Looking back now on the early stretch of research, I know that at the most basic level I was just trying to take something seriously in a way that others before me had not. This feeling would become further amplified in the years to come as the project brought me into contact with a wide range of outside source material. In Lunenburg County, Virginia, where Davies-Rodgers’s ancestors had gotten their start in America, I found a litany of important information in the dusty pages of oversized fiduciary books. Here, to give just one example, I saw definitive proof that a woman I’d been following named Dolly had indeed been “the mother and grandmother of all the others.” In Maury County, Tennessee, barely legible court records contained the sordid details of estate disputes and family feuds that revolved around bondspeople. In Fayette County, visits to the library’s local history room led to a discussion with the ninety-five-year-old County Historian who cleared up my confusion about matters of historic geography. Back in Shelby County, I found nuggets of critical data in probate and quarterly court loose papers; in an eclectic collection of community history compiled by a church historian; and through painstakingly combing microfilmed Memphis newspapers that had yet to be digitized.

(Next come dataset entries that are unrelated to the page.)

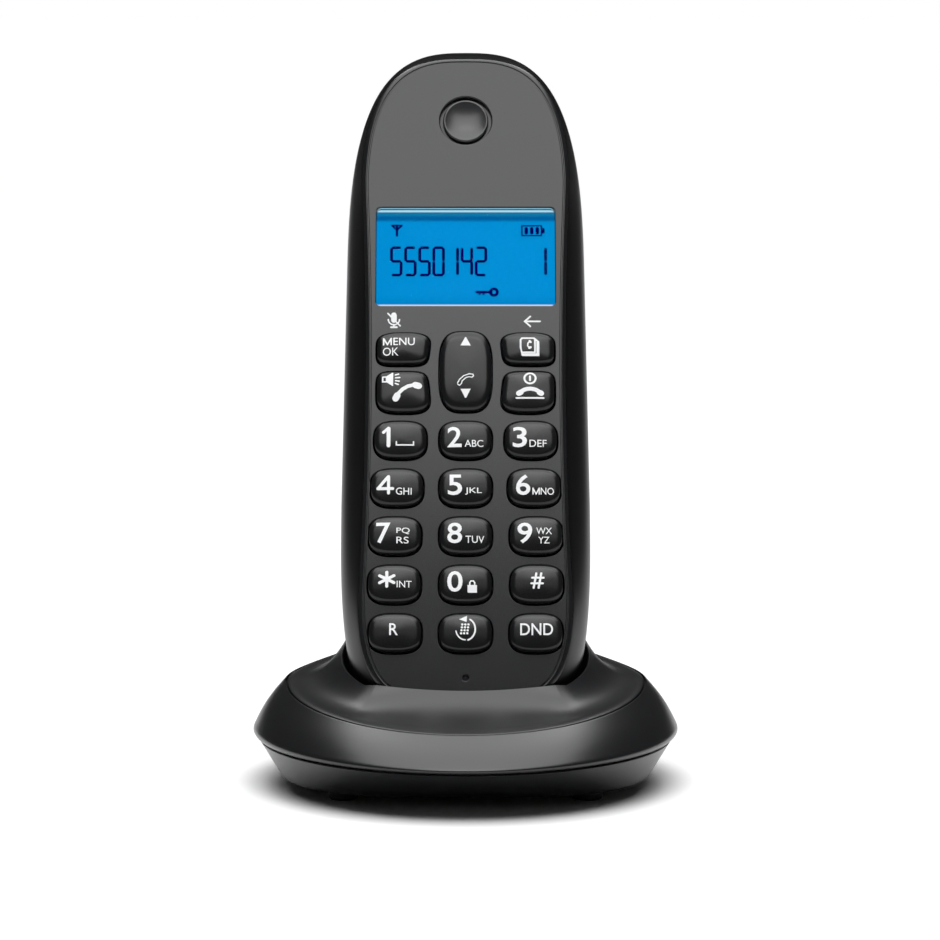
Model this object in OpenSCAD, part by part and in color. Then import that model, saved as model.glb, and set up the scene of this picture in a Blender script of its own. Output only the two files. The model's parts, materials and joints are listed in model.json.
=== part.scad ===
// Cordless phone: a handset leaning back in its charging base.
// Millimetres, +Z up, +X to the right, the keys face -Y. The origin is under the middle of the phone,
// at the level that the rubber feet stand on. The handset's own frame is x across, y from its face
// to its back and z along its length, and docked() leans that frame back into the cup.

/* [Handset] */
// Length of the handset from its bottom end to its crown
handset_len = 151.3; // [140:0.1:165]
// Half of the greatest width of the handset
grip_half = 25.6; // [24.6:0.1:27]
// Thickness of the handset from its face to its back
handset_deep = 25; // [24:0.5:30]
// Depth at which the front and rear housings meet
parting = 10.5; // [10:0.5:12]
// Wall of the handset housings
shell_wall = 1.8; // [1.4:0.1:2]
// Angle by which the handset leans back in the cup
lean = 25; // [20:1:26]
// Length of the rounded crown
crown_len = 50; // [40:1:55]
// Length over which the bottom end rounds in
sole_len = 45; // [35:1:50]

/* [Face] */
// Half width of the face at its waist
face_waist = 20.6; // [19.8:0.1:21]
// How much wider the face is above and below the waist
face_flare = 1.15; // [0.5:0.05:1.3]
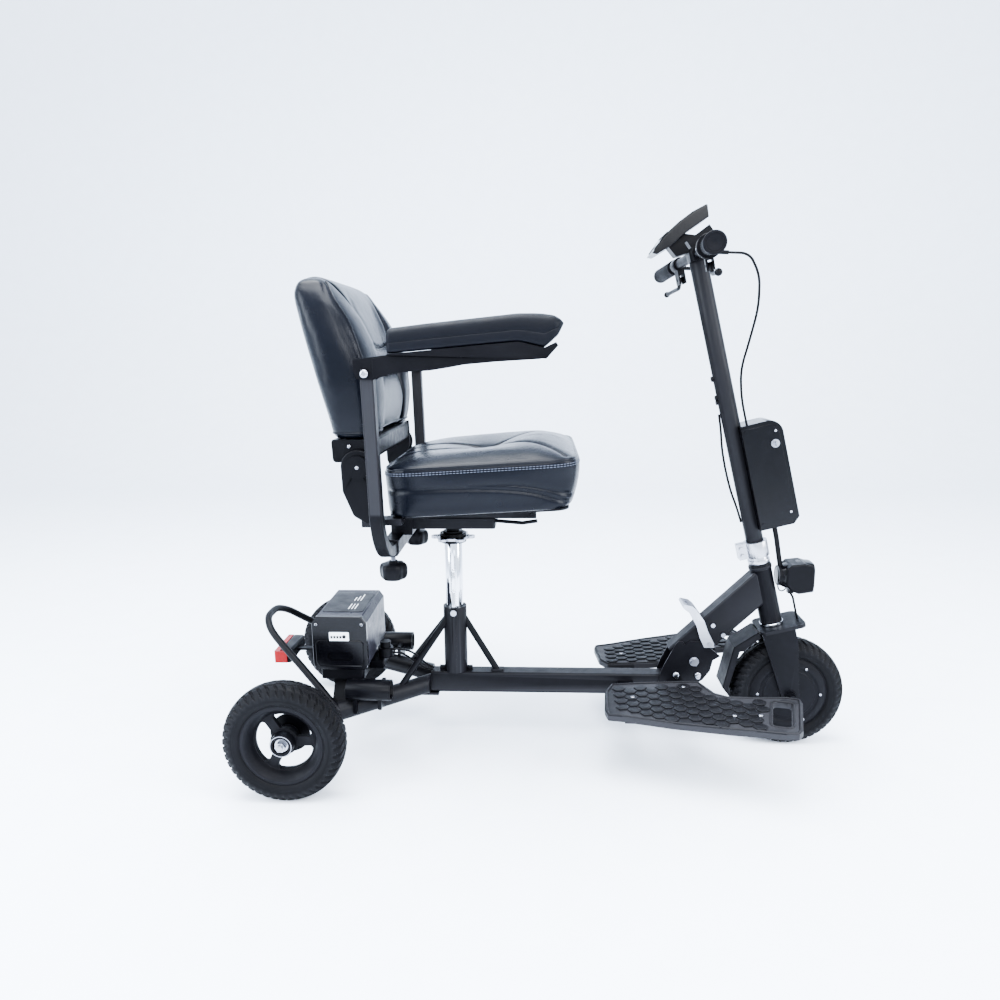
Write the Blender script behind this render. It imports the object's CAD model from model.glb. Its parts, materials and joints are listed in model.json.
"""Looks of the three-wheeled mobility scooter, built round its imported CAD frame.

Sizes are in millimetres in the row frame (+X forward, +Y to the rider's left, +Z up) and become
metres when a mesh is made.
"""

import json
from math import cos, pi, radians, sin

import bmesh
import bpy
import numpy as np
from mathutils import Matrix, Vector


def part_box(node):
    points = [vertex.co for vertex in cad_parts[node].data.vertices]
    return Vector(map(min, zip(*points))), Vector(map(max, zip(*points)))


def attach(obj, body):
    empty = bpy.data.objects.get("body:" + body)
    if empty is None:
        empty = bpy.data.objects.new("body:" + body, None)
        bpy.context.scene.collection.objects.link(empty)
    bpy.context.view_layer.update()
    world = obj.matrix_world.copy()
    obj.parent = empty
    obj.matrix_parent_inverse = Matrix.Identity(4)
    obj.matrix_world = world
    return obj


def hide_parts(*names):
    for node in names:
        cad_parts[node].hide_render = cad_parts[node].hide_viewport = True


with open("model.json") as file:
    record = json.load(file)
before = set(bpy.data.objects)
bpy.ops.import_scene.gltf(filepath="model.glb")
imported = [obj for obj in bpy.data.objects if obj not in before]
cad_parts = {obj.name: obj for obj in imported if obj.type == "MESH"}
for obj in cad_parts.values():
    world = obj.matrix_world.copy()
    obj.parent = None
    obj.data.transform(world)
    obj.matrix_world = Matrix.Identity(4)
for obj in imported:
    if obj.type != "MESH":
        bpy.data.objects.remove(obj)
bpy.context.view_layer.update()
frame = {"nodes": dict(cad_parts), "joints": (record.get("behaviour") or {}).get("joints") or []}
JOINTS = {joint["name"]: joint for joint in frame["joints"]}
MM = 0.001


def joint_point(name):
    """Where a hinge stands, in millimetres."""
    return Vector(JOINTS[name]["pos_m"]) / MM


def low(node):
    """The lowest corner of a CAD node, in millimetres."""
    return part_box(node)[0] / MM


def high(node):
    """The highest corner of a CAD node, in millimetres."""
    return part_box(node)[1] / MM


def upright(x, y, z):
    """The matrix that moves local millimetres to a point, unturned."""
    return Matrix.Translation(Vector((x, y, z)) * MM)


def placed(origin, x_axis, z_axis):
    """The matrix that puts local millimetres at origin, with local x and z along two directions."""
    z = Vector(z_axis).normalized()
    x = Vector(x_axis)
    x = (x - z * x.dot(z)).normalized()
    turn = Matrix((x, z.cross(x), z)).transposed().to_4x4()
    return Matrix.Translation(Vector(origin) * MM) @ turn


def around(count):
    """Angles that share out a full turn."""
    return [2 * pi * step / count for step in range(count)]


def squared(value, power):
    """A cosine or sine pushed outwards, so that a round outline becomes squarer."""
    return (1 if value > 0 else -1) * abs(value) ** (2 / power)


# ---- materials


def fill_in(node, links, values):
    """Sets a shader node's inputs by name or number: an output is linked and anything else is its value."""
    for key, value in values.items():
        if isinstance(value, bpy.types.NodeSocket):
            links.new(value, node.inputs[key])
        else:
            node.inputs[key].default_value = value


def add_node(tree, kind, values, **settings):
    """A new shader node with its inputs and settings."""
    node = tree.nodes.new(f"ShaderNode{kind}")
    for key, value in settings.items():
        setattr(node, key, value)
    fill_in(node, tree.links, values)
    return node


def add_noise(tree, where, scale, detail):
    """A noise texture in object space."""
    return add_node(tree, "TexNoise", {"Scale": scale, "Detail": detail, "Vector": where}).outputs["Fac"]


def add_range(tree, source, start, end):
    """Noise, spread over start to end."""
    values = {"From Min": 0.3, "From Max": 0.7, "To Min": start, "To Max": end, "Value": source}
    return add_node(tree, "MapRange", values).outputs[0]


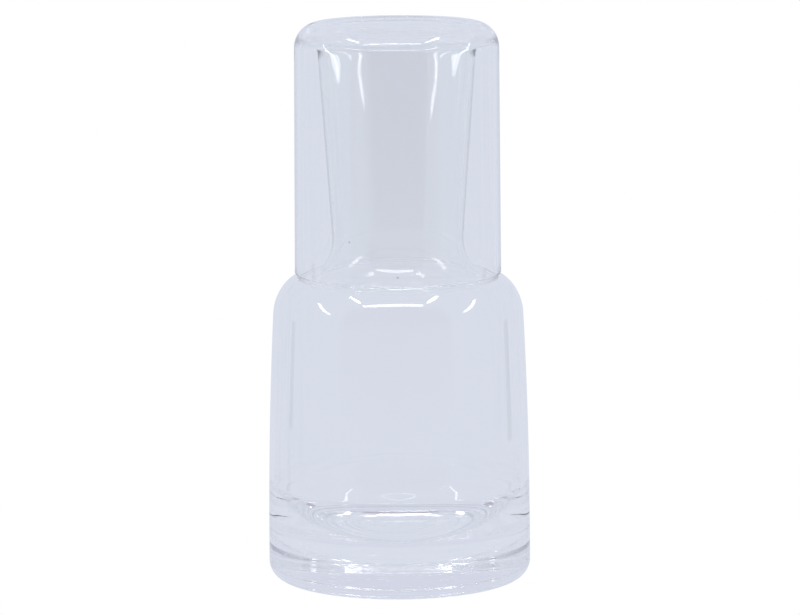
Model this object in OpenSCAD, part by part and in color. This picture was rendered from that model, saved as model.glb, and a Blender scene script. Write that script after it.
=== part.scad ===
// Bedside carafe with its tumbler: two round glasses on one upright axis.
// The tumbler stands upside down over the neck and rests with its rim on the carafe's shoulder.
// The origin is the middle of the ring that the carafe stands on, and +Z is up. Sizes are in millimetres.

/* [Carafe body] */
// Outer radius of the body just above the heel
body_r = 45; // [42:0.5:60]
// How much narrower the side is where the shoulder starts
side_taper = 2.1; // [0:0.1:4]
// How late the side narrows: 1 is an even taper, more keeps the lower side upright
side_power = 2.1; // [1:0.1:4]
// Height at which the side ends and the shoulder starts
side_h = 91; // [70:1:140]
// Height of the rounded shoulder
shoulder_h = 14.8; // [8:0.2:24]
// How full the shoulder is: 2 is an ellipse, less is flatter
shoulder_power = 1.92; // [1.6:0.02:2.8]
// Radius of the round heel under the side
heel_r = 6; // [2:0.5:8]
// Thickness of the wall of the body and the shoulder
body_wall = 1.6; // [1.2:0.1:4]

/* [Carafe base] */
// Thickness of the base at its middle, over the hollow underneath
base_t = 8.7; // [5:0.1:16]
// Width of the curve that joins the inside floor to the wall
floor_curve_w = 18.6; // [8:0.2:24]
// Height of that curve
floor_curve_h = 24; // [10:0.5:30]
// How full that curve is: 2 is an ellipse, less is flatter
floor_power = 1.76; // [1.6:0.02:2.4]
// Width of the flat ring that the carafe stands on
foot_w = 5; // [2:0.5:10]
// Depth of the shallow hollow under the base
hollow_h = 1.3; // [0.3:0.1:3]

/* [Carafe neck] */
// Outer radius of the throat, the narrowest place of the neck
throat_r = 22.4; // [19:0.2:25]
// Width of the hollow curve from the top of the shoulder to the throat
root_w = 8.8; // [5:0.2:10]
// Height of that curve
root_h = 12.2; // [6:0.2:18]
// Height from the throat to the top of the lip
neck_h = 66.5; // [40:0.5:100]
// How much wider the neck is at the lip than at the throat
neck_flare = 4.7; // [1:0.1:8]
// Thickness of the wall of the neck
neck_wall = 1.5; // [1.2:0.1:3]

/* [Tumbler] */
// Thickness of the tumbler's wall
tumbler_wall = 1.8; // [1.2:0.1:3]
// Thickness of the tumbler's base at its middle
tumbler_base_t = 3.5; // [2.5:0.1:8]
// Outer radius of the round corner between the tumbler's wall and its base
corner_r = 8.6; // [4:0.1:12]
// Width of the curve that joins the tumbler's wall to its base inside
inner_corner_w = 5.5; // [2:0.1:8]
// Height of that curve
inner_corner_h = 4.6; // [2:0.1:8]
// How much wider the tumbler is at its rim than at its base
tumbler_taper = 0.45; // [0:0.05:1.5]
// Width of the flat ring that the tumbler stands on when it is turned over to drink from
tumbler_foot_w = 3; // [1:0.5:6]
// Depth of the shallow hollow inside that ring
tumbler_hollow_h = 0.5; // [0.2:0.1:1.5]

/* [Fit of the tumbler over the neck] */
// Room between the neck's lip and the tumbler's wall
neck_room = 5.95; // [3:0.05:8]
// Room between the neck's lip and the tumbler's base
head_room = 3.1; // [0.5:0.1:6]
// Clearance between the tumbler's rim and the shoulder
seat_clearance = 0.2; // [0.1:0.05:0.5]

/* [Hidden] */
$fn = 96;
// Steps in a round stretch of an outline
steps = 20;
glass_tint = [0.80, 0.86, 0.92, 0.45];
tumbler_tint = [0.72, 0.80, 0.88, 0.45];

// Where the shoulder ends, and the heights of the crest, the throat and the lip
shoulder_r = body_r - side_taper;
crest_r = throat_r + root_w;
crest_z = side_h + shoulder_h;
throat_z = crest_z + root_h;
neck_top = throat_z + neck_h;
neck_lip_r = neck_wall / 2;

// The neck's straight side leaves the root's curve where both have the same slope
neck_slope = neck_flare / neck_h;
root_turn = atan(neck_slope * root_h / root_w);

// The tumbler's radii, measured from the neck that it goes over
neck_outer_top_r = throat_r + neck_flare;
tumbler_inner_r = neck_outer_top_r + neck_room;
tumbler_r = tumbler_inner_r + tumbler_wall;
rim_r = tumbler_r + tumbler_taper;
rim_lip_r = tumbler_wall / 2;

// The rim's round lip rides on the slope of the shoulder: seat_z is the lowest point of the rim
seat_share = (rim_r - rim_lip_r - crest_r) / (shoulder_r - crest_r);
seat_slope = shoulder_h / (shoulder_r - crest_r) * pow(seat_share, shoulder_power - 1)
    * pow(1 - pow(seat_share, shoulder_power), 1 / shoulder_power - 1);
shoulder_at_rim = side_h + shoulder_h * pow(1 - pow(seat_share, shoulder_power), 1 / shoulder_power);
lip_lift = rim_lip_r * (sqrt(1 + seat_slope * seat_slope) - 1);
seat_z = shoulder_at_rim + lip_lift + seat_clearance * sqrt(1 + seat_slope * seat_slope);

tumbler_floor_z = neck_top + head_room;
tumbler_top = tumbler_floor_z + tumbler_base_t + tumbler_hollow_h;
tumbler_face_r = tumbler_r - corner_r;

// Points of an arc about (x, z) with the half widths w and h, from one angle to another
function arc(x, z, w, h, from, to) =
    [for (i = [0 : steps]) let (t = from + (to - from) * i / steps) [x + w * cos(t), z + h * sin(t)]];

// Points of a fuller or flatter quarter curve, from its widest point to its top,
// or to its lowest point where the height is negative
function quarter(x, z, w, h, power) =
    [for (i = [0 : steps]) let (t = 90 * i / steps) [x + w * pow(cos(t), 2 / power), z + h * pow(sin(t), 2 / power)]];

// Radius of the side at a height above the heel
function side_at(z) = body_r - side_taper * pow((z - heel_r) / (side_h - heel_r), side_power);

// Points of the side between two heights, moved inwards by the wall
function side(from, to, inward) =
    [for (i = [0 : steps]) let (z = from + (to - from) * i / steps) [side_at(z) - inward, z]];

function reversed(points) = [for (i = [len(points) - 1 : -1 : 0]) points[i]];

// A shallow hollow under a base: a parabola that is deepest at the axis
function hollow(radius, depth) =
    [for (i = [0 : steps]) let (share = i / steps) [radius * share, depth * (1 - share * share)]];

// Radius of the neck's outside at a height above the root's curve
function neck_at(z) = throat_r + neck_slope * (z - throat_z);

// Outline of the carafe's outside, from the middle of the base to the outside of the lip
carafe_outside = concat(
    hollow(body_r - heel_r - foot_w, hollow_h),
    arc(body_r - heel_r, heel_r, heel_r, heel_r, -90, 0),
    side(heel_r, side_h, 0),
    quarter(crest_r, side_h, shoulder_r - crest_r, shoulder_h, shoulder_power),
    arc(crest_r, throat_z, root_w, root_h, 270, 180 - root_turn));

// Outline of its inside, from the middle of the floor to the inside of the lip
floor_z = base_t + hollow_h;
floor_r = side_at(floor_z + floor_curve_h) - body_wall - floor_curve_w;
carafe_inside = concat(
    [[0, floor_z]],
    reversed(quarter(floor_r, floor_z + floor_curve_h, floor_curve_w, -floor_curve_h, floor_power)),
    side(floor_z + floor_curve_h, side_h, body_wall),
    quarter(crest_r, side_h, shoulder_r - crest_r - body_wall, shoulder_h - body_wall, shoulder_power),
    arc(crest_r, throat_z, root_w + neck_wall, root_h + body_wall, 270, 180 - root_turn));

// The lip is a full round over the neck's wall
lip_z = neck_top - neck_lip_r;
carafe_lip = arc(neck_at(lip_z) - neck_lip_r, lip_z, neck_lip_r, neck_lip_r, 0, 180);

module carafe() {
    color(glass_tint)
        rotate_extrude()
            polygon(concat(carafe_outside, carafe_lip, reversed(carafe_inside)));
}

// The tumbler's outline runs from the middle of its base, over the corner, down the wall,
// round the lip and back up the inside
tumbler_outline = concat(
    [for (p = hollow(tumbler_face_r - tumbler_foot_w, tumbler_hollow_h)) [p[0], tumbler_top - p[1]]],
    arc(tumbler_face_r, tumbler_top - corner_r, corner_r, corner_r, 90, 0),
    arc(rim_r - rim_lip_r, seat_z + rim_lip_r, rim_lip_r, rim_lip_r, 0, -180),
    arc(tumbler_inner_r - inner_corner_w, tumbler_floor_z - inner_corner_h, inner_corner_w, inner_corner_h, 0, 90),
    [[0, tumbler_floor_z]]);

module tumbler() {
    color(tumbler_tint)
        rotate_extrude()
            polygon(tumbler_outline);
}

carafe();
tumbler();
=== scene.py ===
# %% [markdown]
# # A bedside carafe under its tumbler
#
# Two clear glasses stand on one upright axis: a carafe with a thick base, and a tumbler that is turned
# over its neck. Clear glass has no colour of its own to paint. What the eye reads is the shape of the
# glass, inside and out, and the room that the glass bends and mirrors. So this lesson spends its effort
# on three things: exact outlines for both faces of the wall, the small waves that hot glass keeps, and
# the white light tent around the set.
#
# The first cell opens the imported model. Its bodies are the pieces that move, and its box is the size to
# keep to.

# %% Open the frame
import math
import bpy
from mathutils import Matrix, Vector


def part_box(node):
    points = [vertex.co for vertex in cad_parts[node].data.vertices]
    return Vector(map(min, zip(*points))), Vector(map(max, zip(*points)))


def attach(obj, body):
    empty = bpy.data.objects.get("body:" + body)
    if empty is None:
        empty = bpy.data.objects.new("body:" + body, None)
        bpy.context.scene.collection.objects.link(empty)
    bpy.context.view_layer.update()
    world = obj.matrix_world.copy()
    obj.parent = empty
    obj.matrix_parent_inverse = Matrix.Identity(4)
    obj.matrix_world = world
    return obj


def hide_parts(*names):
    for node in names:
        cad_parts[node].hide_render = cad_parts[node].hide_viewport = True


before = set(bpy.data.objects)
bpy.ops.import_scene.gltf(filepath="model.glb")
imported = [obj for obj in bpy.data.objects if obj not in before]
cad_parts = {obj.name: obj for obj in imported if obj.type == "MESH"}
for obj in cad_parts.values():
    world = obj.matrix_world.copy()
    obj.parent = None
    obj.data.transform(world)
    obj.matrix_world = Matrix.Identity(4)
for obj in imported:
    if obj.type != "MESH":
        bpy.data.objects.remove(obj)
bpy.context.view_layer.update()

from types import SimpleNamespace

import bpy
from mathutils import Matrix, Vector

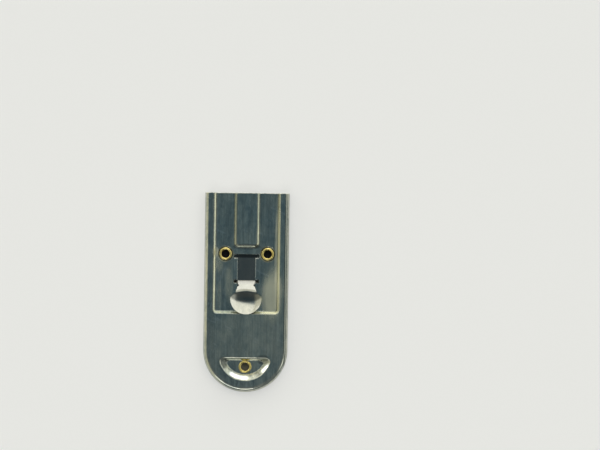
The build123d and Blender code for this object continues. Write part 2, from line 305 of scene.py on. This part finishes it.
def make_hair_scratches():
    """Sparse hair lines at an angle: the thin band where stretched noise crosses its middle.

    The mask is one within Width of the noise value 0.5, falling to nothing at twice that,
    and a slow second noise leaves it only in patches.
    """
    bench, given, result = open_group(
        "hair_scratches",
        [
            ("Vector", "NodeSocketVector", None),
            ("Turn", "NodeSocketFloat", 0.0),
            ("Density", "NodeSocketFloat", 160.0),
            ("Width", "NodeSocketFloat", 0.004),
        ],
        "Mask",
    )
    turned = bench.turn(given["Vector"], given["Turn"])
    density = given["Density"]
    stretch = bench.join(density, bench.math("MULTIPLY", density, 0.035), 3.0)
    field = bench.noise(bench.vector("MULTIPLY", turned, stretch), 1.0, 1.0, 0.4)
    off_middle = bench.math("ABSOLUTE", bench.math("SUBTRACT", field, 0.5))
    width = given["Width"]
    line = bench.fade(off_middle, width, bench.math("MULTIPLY", width, 2.0))
    patch = bench.ramp(bench.noise(turned, 260.0, 1.0), 0.5, 0.62)
    bench.feed(result, bench.both(line, patch))
    return bench.tree


def make_plating_cloud():
    """Uneven bloom of a plated finish, drawn out along Y, from a wide and a small noise."""
    bench, given, result = open_group(
        "plating_cloud",
        [("Vector", "NodeSocketVector", None), ("Size", "NodeSocketFloat", 90.0)],
        "Cloud",
    )
    size = given["Size"]
    drawn = bench.vector("MULTIPLY", given["Vector"], (1.0, 0.55, 1.0))
    wide = bench.noise(drawn, size, 3.0, 0.6)
    small = bench.noise(drawn, bench.math("MULTIPLY", size, 3.1), 2.0, 0.5)
    small_part = bench.math("MULTIPLY", small, 0.4)
    cloud = bench.math("MULTIPLY_ADD", wide, 0.6, small_part)
    bench.feed(result, bench.ramp(cloud, 0.36, 0.64))
    return bench.tree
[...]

I recount all this only to emphasize a closing point: If nothing else, I hope that The Realms of Oblivion can convey to readers the enormous research possibilities that exist in the most obscure, ground-level repositories of the past like the ones that undergirded this project. These often-overlooked places, I believe, hold the keys to begin unlocking so many important stories and lost family histories. As is the case with the rest of America’s larger archival record, such materials are of course rife with limitations and inherent biases. Their “unnervingly silent gaps” speak as loudly as what they actually contain. But they also deserve to be taken seriously, to be returned to over and over again—to be taken out into the light and built upon with new reimagining, by new generations hungry for new frameworks of understanding.